For the ESEM models, we used target rotation. As described by Asparouhov and Muthen (2009), “[c]onceptually, target rotation can be said to lie in between the mechanical approach of EFA [exploratory factor analysis] rotation and the hypothesis-driven CFA model specification. In line with CFA, target loading values are typically zeros representing substantively motivated restrictions. Although the targets influence the final rotated solution, the targets are not fixed values as in CFA, but zero targets can end up large if they do not provide good fit” (p. 409).

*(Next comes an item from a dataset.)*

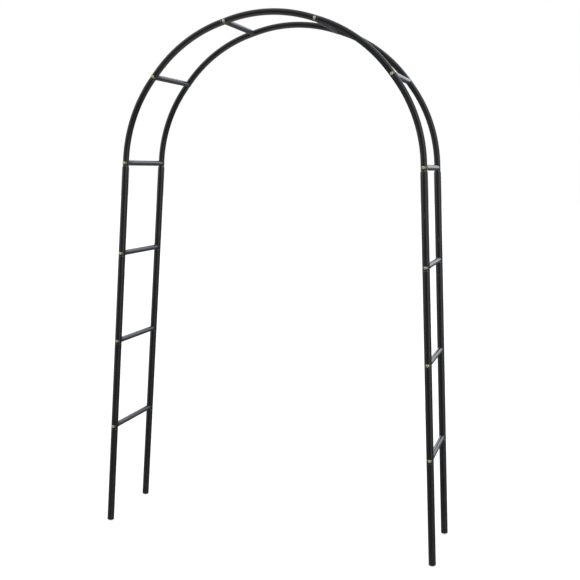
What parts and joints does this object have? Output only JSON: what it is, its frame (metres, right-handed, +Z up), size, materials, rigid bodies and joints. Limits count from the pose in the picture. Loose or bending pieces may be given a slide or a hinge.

Goodness of fit of all the derived models was assessed with the common cut-off values for the fit indices (Hu & Bentler, 1999): CFI and TLI with values greater than .95 and RMSEA less than .06 were indicative of a satisfactory fit. Localized areas of strain were assessed with modification indexes (MI). Models were analyzed using robust maximum likelihood estimator (MLR estimator in MPlus), an appropriate estimator for items with five response options (Rhemtulla, Brosseau-Liard, & Savalei, 2012) and departure from multivariate normality (Muthén & Muthén, 2015). For all the factor models, we interpreted the standardized solution (STDYX solution in MPlus). The default rotation in MPlus, Geomin, was applied.

All the analyses were performed with R 3.6 (R Core Team, 2019) except for ESEM, which was performed with MPlus 7.4 (Muthén & Muthén, 2015).

All the aforementioned techniques are well known in organizational research except for ESEM and correlations with transformed data. Thus, we are going to explain these techniques and their advantages.

Exploratory structural equation modeling (ESEM; Asparouhov & Muthen, 2009) is a technique that, unlike CFA, permits all items to load on all factors, and, unlike EFA, permits the correlation between item uniquenesses. We shall present the characteristics of ESEM through comparison with the main limitations of other methods for the assessment of the internal structure of tests, such as EFA and CFA. EFA is usually referred to as a data-driven technique (Fabrigar, Wegener, MacCallum, & Strahan, 1999) and is commonly used with the aim of obtaining a simple and interpretable structure. Basically, and as far as this study is concerned, there is an important limitation to EFA (e.g., Brown, 2006): when items share any element in their wording without theoretical relevance, they may show greater covariance than can be explained merely by their relation to the measured constructs. In these cases, the interpretation of the internal structure of the questionnaire may become complex or actually misleading (e.g., Sánchez-Carracedo et al., 2012).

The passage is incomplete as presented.